*OBJECTIVE*.
Quote each record exactly, please, leaving none out.

*Rows from a 3D modeling dataset*.
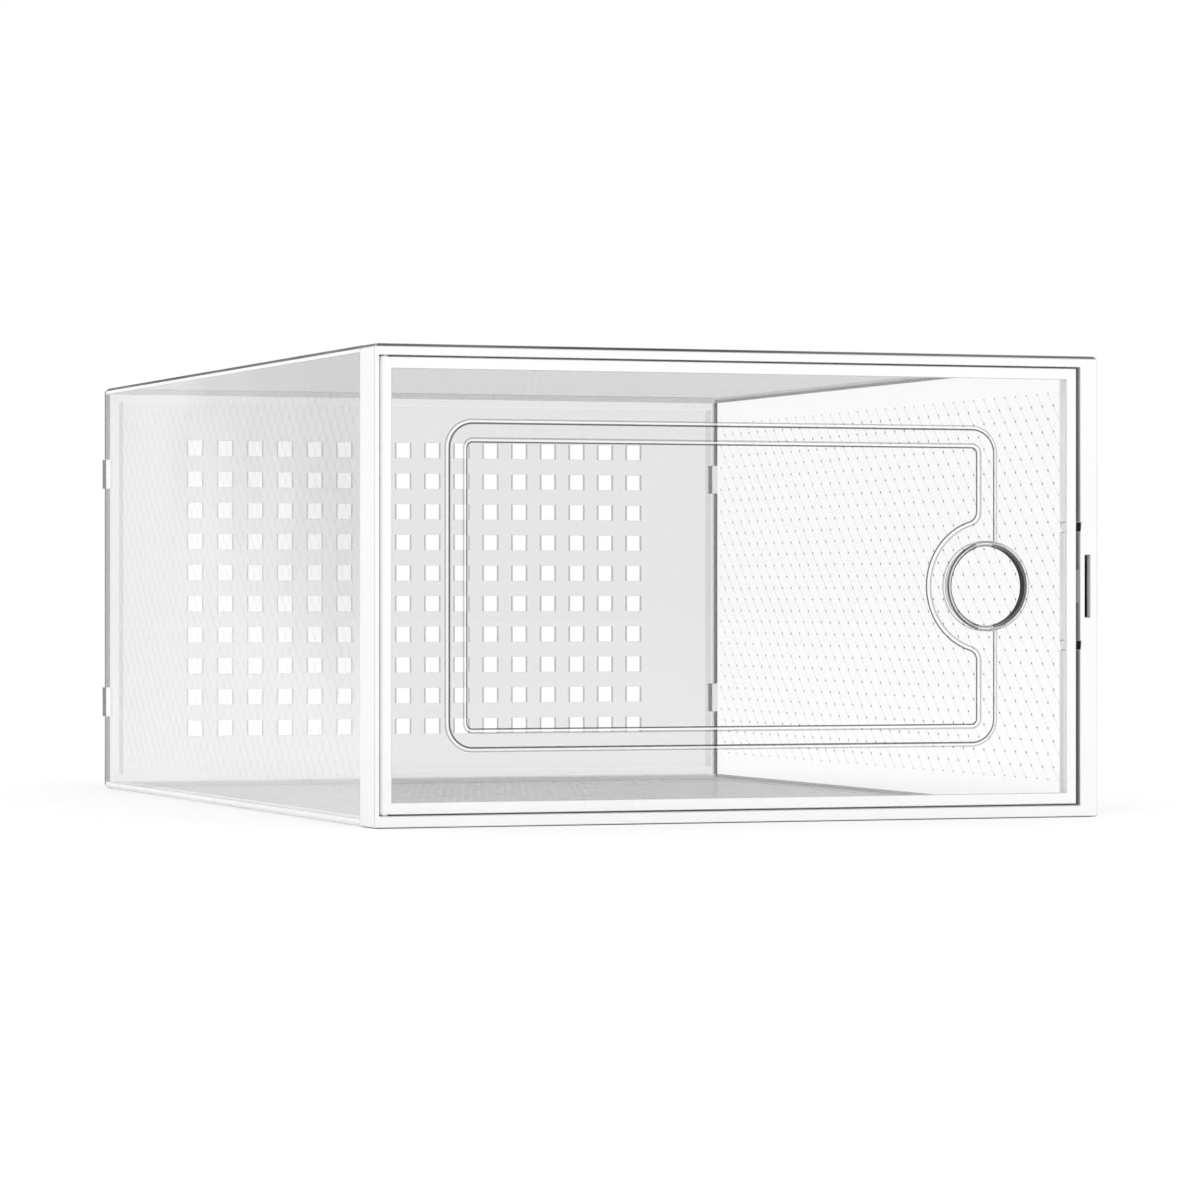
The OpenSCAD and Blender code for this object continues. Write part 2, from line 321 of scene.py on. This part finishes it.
def triangles(loops):
    """Fills the outermost loop. Gives the points, the input points each stands for, and each triangle
    with the numbers of the loops that it lies in."""
    points, faces = [], []
    for loop in loops:
        faces.append(list(range(len(points), len(points) + len(loop))))
        points += [Vector(p) for p in loop]
    places, _, tris, origins, _, around = delaunay_2d_cdt(points, [], faces, 0, FILL_ACCURACY)
    return places, origins, [(tri, numbers) for tri, numbers in zip(tris, around) if numbers]


def placed(name, bm, finishes, body, nodes):
    """Makes one visible piece of a mesh, in place of the CAD nodes."""
    mesh = bpy.data.meshes.new(name)
    bm.to_mesh(mesh)
    bm.free()
    piece = bpy.data.objects.new(name, mesh)
    SCENE.collection.objects.link(piece)
    for finish in finishes:
        mesh.materials.append(MATERIALS[finish])
    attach(piece, body)
    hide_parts(*nodes)
    return piece


def node_copy(node):
    """The CAD node's mesh, welded and with its flat faces made whole."""
    bm = bmesh.new()
    bm.from_mesh(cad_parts[node].data)
    bmesh.ops.remove_doubles(bm, verts=bm.verts, dist=WELD)
    bmesh.ops.dissolve_limit(bm, angle_limit=FLAT_TURN, verts=bm.verts, edges=bm.edges)
    for face in bm.faces:
        face.material_index = 0
        face.smooth = False
    return bm


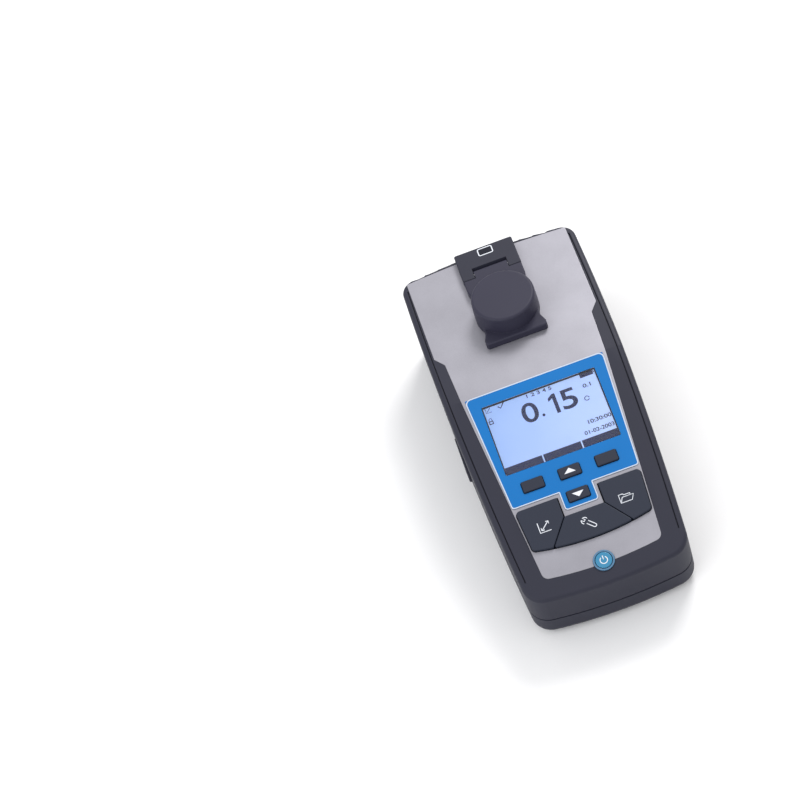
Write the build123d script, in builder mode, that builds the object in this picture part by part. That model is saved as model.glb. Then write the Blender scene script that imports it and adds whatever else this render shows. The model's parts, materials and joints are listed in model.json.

*COMPLETE OUTPUT*.
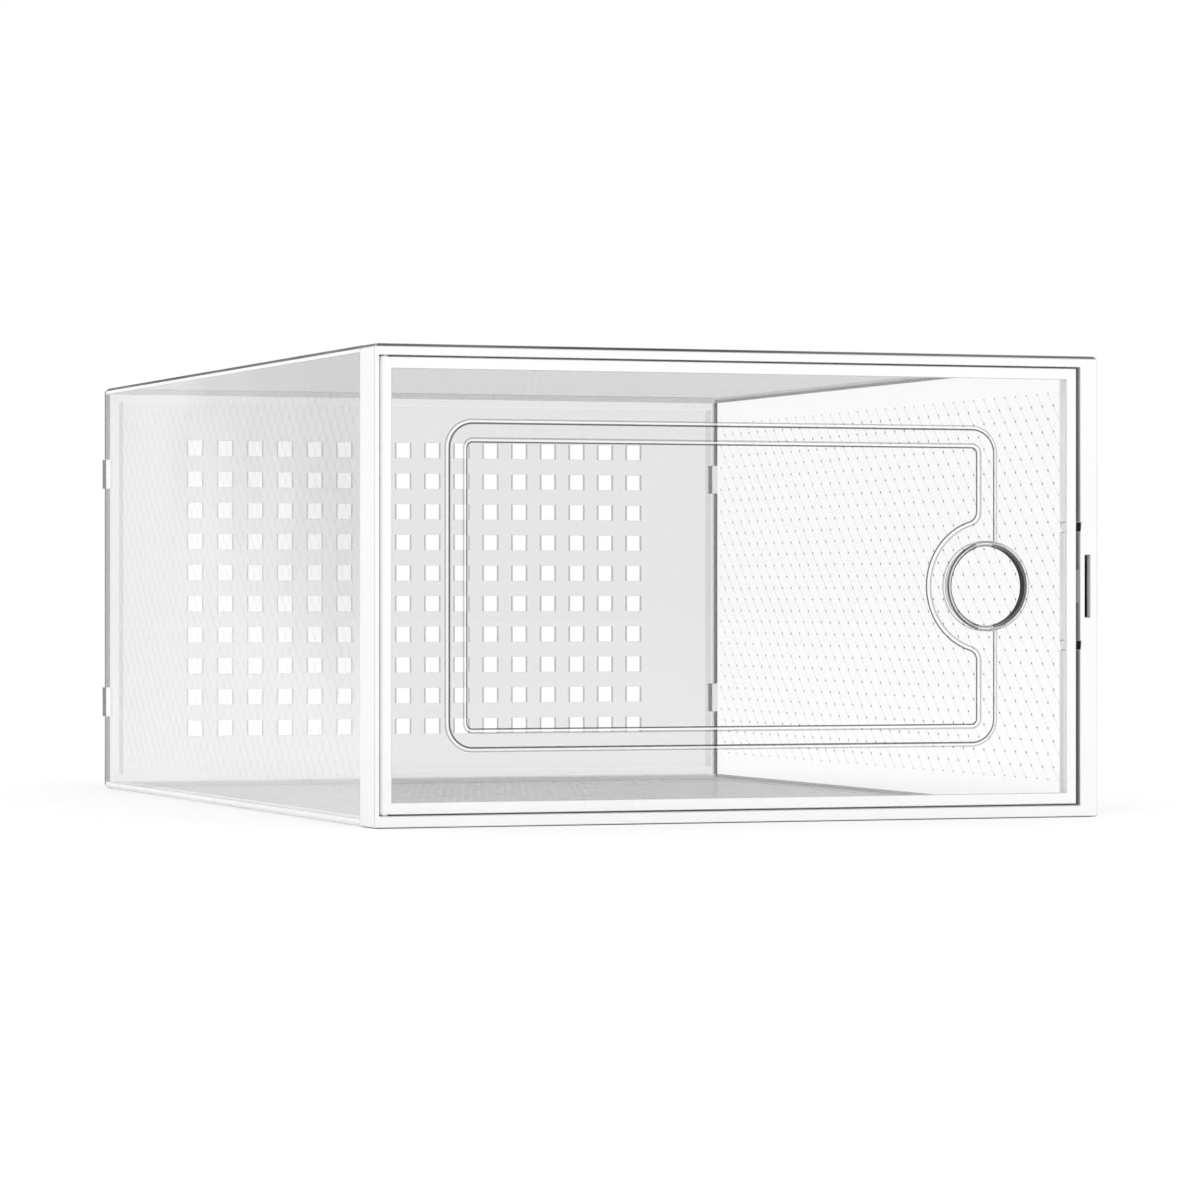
The OpenSCAD and Blender code for this object continues. Write part 2, from line 321 of scene.py on. This part finishes it.
def triangles(loops):
    """Fills the outermost loop. Gives the points, the input points each stands for, and each triangle
    with the numbers of the loops that it lies in."""
    points, faces = [], []
    for loop in loops:
        faces.append(list(range(len(points), len(points) + len(loop))))
        points += [Vector(p) for p in loop]
    places, _, tris, origins, _, around = delaunay_2d_cdt(points, [], faces, 0, FILL_ACCURACY)
    return places, origins, [(tri, numbers) for tri, numbers in zip(tris, around) if numbers]


def placed(name, bm, finishes, body, nodes):
    """Makes one visible piece of a mesh, in place of the CAD nodes."""
    mesh = bpy.data.meshes.new(name)
    bm.to_mesh(mesh)
    bm.free()
    piece = bpy.data.objects.new(name, mesh)
    SCENE.collection.objects.link(piece)
    for finish in finishes:
        mesh.materials.append(MATERIALS[finish])
    attach(piece, body)
    hide_parts(*nodes)
    return piece


def node_copy(node):
    """The CAD node's mesh, welded and with its flat faces made whole."""
    bm = bmesh.new()
    bm.from_mesh(cad_parts[node].data)
    bmesh.ops.remove_doubles(bm, verts=bm.verts, dist=WELD)
    bmesh.ops.dissolve_limit(bm, angle_limit=FLAT_TURN, verts=bm.verts, edges=bm.edges)
    for face in bm.faces:
        face.material_index = 0
        face.smooth = False
    return bm


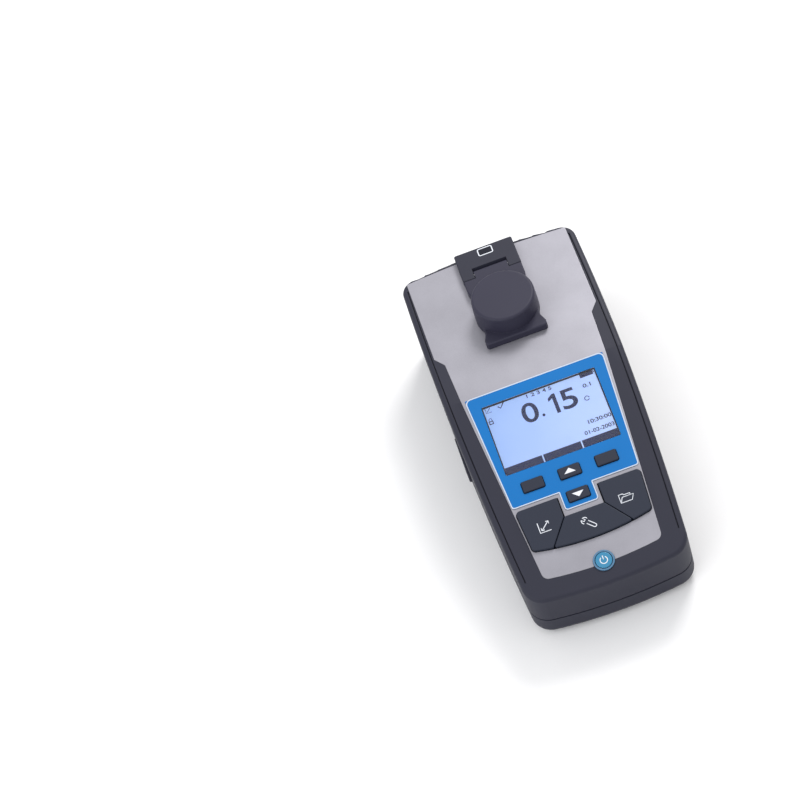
Write the build123d script, in builder mode, that builds the object in this picture part by part. That model is saved as model.glb. Then write the Blender scene script that imports it and adds whatever else this render shows. The model's parts, materials and joints are listed in model.json.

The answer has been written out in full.